I grew up in a kind of relatively homogeneous community in central New Jersey and my public health classes at Bloustein were really some of the first times that I was exposed to people from all different backgrounds. Of course, I’d experienced diversity before but not in the quantity that I feel like I got at Rutgers. And I feel when you’re working in a field, like public health, or public policy, or urban planning, you really are exposed to everything. And so having that in your undergraduate education is just like, it’s invaluable.

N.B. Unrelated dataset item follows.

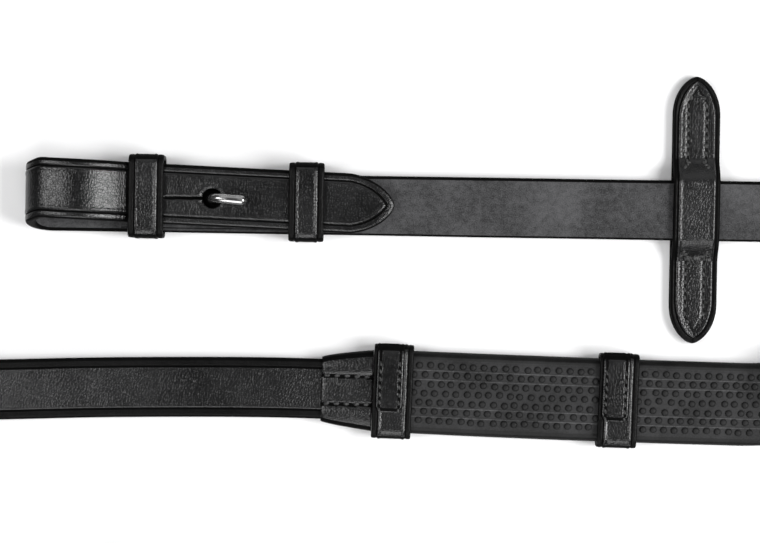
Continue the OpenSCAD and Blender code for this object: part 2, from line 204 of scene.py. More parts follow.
# ---- materials
def nodes_of(name, rough, metal=0.0, shine=0.5):
    m = bpy.data.materials.new(name)
    m.use_nodes = True
    nt = m.node_tree
    b = nt.nodes["Principled BSDF"]
    b.inputs["Roughness"].default_value = rough
    b.inputs["Metallic"].default_value = metal
    b.inputs["Specular IOR Level"].default_value = shine
    return m, nt, b


def add(nt, kind, **inputs):
    n = nt.nodes.new(kind)
    for k, v in inputs.items():
        n.inputs[k].default_value = v
    return n


def noises(nt, *settings):
    """The outputs of noise textures in object space, each from its scale, detail and roughness."""
    co = nt.nodes.new("ShaderNodeTexCoord").outputs["Object"]
    out = []
    for scale, detail, rough in settings:
        n = add(nt, "ShaderNodeTexNoise", Scale=scale, Detail=detail, Roughness=rough)
        nt.links.new(co, n.inputs["Vector"])
        out.append(n.outputs[0])
    return out


def ramp(nt, src, stops):
    r = nt.nodes.new("ShaderNodeValToRGB")
    while len(r.color_ramp.elements) < len(stops):
        r.color_ramp.elements.new(0.5)
    for e, (p, c) in zip(r.color_ramp.elements, stops):
        e.position = p
        e.color = (c[0], c[1], c[2], 1) if hasattr(c, "__len__") else (c, c, c, 1)
    nt.links.new(src, r.inputs[0])
    return r.outputs[0]


def maths(nt, op, a, b):
    n = nt.nodes.new("ShaderNodeMath")
    n.operation = op
    for i, v in enumerate((a, b)):
        if isinstance(v, (int, float)):
            n.inputs[i].default_value = v
        else:
            nt.links.new(v, n.inputs[i])
    return n.outputs[0]


def blend(nt, *terms):
    """The sum of (output, weight) pairs."""
    first = maths(nt, "MULTIPLY", *terms[0])
    return first if len(terms) == 1 else maths(nt, "ADD", first, blend(nt, *terms[1:]))


def bump(nt, b, height, strength, dist):
    n = add(nt, "ShaderNodeBump", Strength=strength, Distance=dist)
    nt.links.new(height, n.inputs["Height"])
    nt.links.new(n.outputs[0], b.inputs["Normal"])


def leather(name, dark, light, rough, wear, shine):
    """Dyed leather: fine cells and pores, soft patches of dye and rubbed high spots."""
    m, nt, b = nodes_of(name, rough, 0.0, shine)
    fine, mid, big = noises(nt, (2600.0, 4.0, 0.6), (420.0, 5.0, 0.6), (70.0, 3.0, 0.55))
    cells = add(nt, "ShaderNodeTexVoronoi", Scale=1500.0, Randomness=1.0)
    cells.feature = "DISTANCE_TO_EDGE"
    nt.links.new(nt.nodes["Texture Coordinate"].outputs["Object"], cells.inputs["Vector"])
    tone = blend(nt, (big, 0.55), (mid, 0.45))
    nt.links.new(ramp(nt, tone, [(0.36, dark), (0.64, light)]), b.inputs["Base Color"])
    rubbed = ramp(nt, blend(nt, (big, 0.5), (fine, 0.5)),
                  [(0.35, max(0.0, rough - wear * 0.5)), (0.68, min(1.0, rough + wear * 0.5))])
    nt.links.new(rubbed, b.inputs["Roughness"])
    pores = ramp(nt, cells.outputs[0], [(0.0, 0.0), (0.25, 1.0)])
    bump(nt, b, blend(nt, (pores, 0.5), (fine, 0.35), (mid, 0.5)), 0.5, 0.00011)
    return m


def suede(name, dark, light):
    """The flesh side: matt, fibrous, with a faint nap."""
    m, nt, b = nodes_of(name, 0.85, 0.0, 0.2)
    fine, mid, big = noises(nt, (3200.0, 6.0, 0.75), (600.0, 4.0, 0.7), (60.0, 2.0, 0.5))
    tone = blend(nt, (fine, 0.5), (mid, 0.25), (big, 0.25))
    nt.links.new(ramp(nt, tone, [(0.42, dark), (0.6, light)]), b.inputs["Base Color"])
    b.inputs["Sheen Weight"].default_value = 0.08
    b.inputs["Sheen Roughness"].default_value = 0.5
    bump(nt, b, blend(nt, (fine, 0.7), (mid, 1.0)), 0.6, 0.0001)
    return m


def rubber_mat(name, dark, light, shine=0.25):
    """Moulded rubber, matt and a little dusty."""
    m, nt, b = nodes_of(name, 0.6, 0.0, shine)
    fine, big = noises(nt, (2200.0, 5.0, 0.7), (110.0, 3.0, 0.6))
    tone = blend(nt, (fine, 0.5), (big, 0.5))
    nt.links.new(ramp(nt, tone, [(0.38, dark), (0.62, light)]), b.inputs["Base Color"])
    nt.links.new(ramp(nt, tone, [(0.3, 0.5), (0.7, 0.72)]), b.inputs["Roughness"])
    bump(nt, b, fine, 0.4, 0.00008)
    return m


def steel_mat(name, dark, light):
    """Steel with a faint haze of wear."""
    m, nt, b = nodes_of(name, 0.2, 1.0)
    haze, = noises(nt, (500.0, 4.0, 0.6))
    nt.links.new(ramp(nt, haze, [(0.3, dark), (0.7, light)]), b.inputs["Base Color"])
    nt.links.new(ramp(nt, haze, [(0.3, 0.16), (0.7, 0.32)]), b.inputs["Roughness"])
    bump(nt, b, haze, 0.12, 0.00005)
    return m


def thread_mat(name, dark, light):
    """Waxed thread, its fibres only in the bump."""
    m, nt, b = nodes_of(name, 0.65, 0.0, 0.2)
    fibre, = noises(nt, (1800.0, 3.0, 0.5))
    nt.links.new(ramp(nt, fibre, [(0.35, dark), (0.65, light)]), b.inputs["Base Color"])
    bump(nt, b, fibre, 0.5, 0.00006)
    return m


GRAIN = leather("black_leather", (0.002, 0.002, 0.0021), (0.009, 0.009, 0.0094), 0.24, 0.1, 0.45)
# painted shade: darker, duller leather for the rims beyond the creases and the undersides of bands, where the
# surface falls away from the light
RIM_SHADE = leather("rim_leather_painted_shade", (0.001, 0.001, 0.001), (0.003, 0.003, 0.003), 0.4, 0.2, 0.1)
# painted shade: near-black, dull leather for the straps' edges and for creases, bends, stitch channels and
# holes, where shade falls
EDGE_AND_CREASE_SHADE = leather("edge_and_crease_shade_leather", (0.0012, 0.0012, 0.0012), (0.003, 0.003, 0.003), 0.6, 0.2, 0.03)
FLESH = suede("flesh_leather", (0.016, 0.016, 0.0165), (0.085, 0.085, 0.088))
RUBBER = rubber_mat("grip_rubber", (0.007, 0.007, 0.0072), (0.028, 0.028, 0.0288))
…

And I have been to a lot of other universities, and there’s really no place like Rutgers for that. I think. There are also so many ways to get involved in the community through Rutgers, doing internships, or at Bloustein, when I was there, we had to do a practicum in the fourth year of public health school, and I just had some really great experience that I feel set me up really well for, for real life.

Stuart Shapiro
Great. It is amazing when one stands on the podium at graduation, and looks out at the graduating students. The amazing diversity; racial diversity, background diversity, the number of first-generation students that we have here, and that that’s true, not just of us, but really throughout Rutgers. And so it’s really good to hear you say how valuable that was. What would you say that… let’s conclude by asking you, what would you say to students thinking about majoring in public health getting an MPH, or considering careers in the field? What advice would you give what encouragement would you give?

Stefania Davia
I would definitely say, and I hope it’s okay to say this, then obviously, what you do in the classroom and your studies and your grades, of course, matter. But personally, I think what really served me the best is also getting involved outside the classroom and getting some other experiences, practical experiences, that really got my feet wet a bit and gave me a taste for what was to come in a professional setting. You know, I got involved with the health outreach promotion and education group at Rutgers. And I did a lot of really cool stuff through them. And I feel like the real kind of magic happens when you can take what you learn in the classroom and utilize it in a real-world setting. And I just don’t think it’s ever too early to start looking for those experiences.

And it doesn’t have to be anything outrageous. There are ways to get involved in your local community that can provide this and I think Rutgers being in New Jersey and being in close proximity to so many big cities and big industries and big research centers, it’s just the perfect environment to cultivate a good mix of professional development with what you’re learning in the classroom. And so I would definitely say just get involved in as many exciting and cool things and nothing is ever too small to put your attention towards.

Stuart Shapiro
That’s great advice. And of course, it is okay to say that.((laughing))

Stefania Davia
Yeah. ((laughing))

Stuart Shapiro
We definitely want our students to concentrate on their classes and all the wisdom our wonderful professors have to offer, but we also want them to get the most out of their four years as an undergraduate and it’s true in the graduate programs as well and you do that by having a much broader scope than just in the classroom. And we certainly recognize that.

Well, thank you. It’s been wonderful talking to you. Thank you for coming to us from across the ocean.

Stefania Davia
Thank you so much for having me. It was so nice.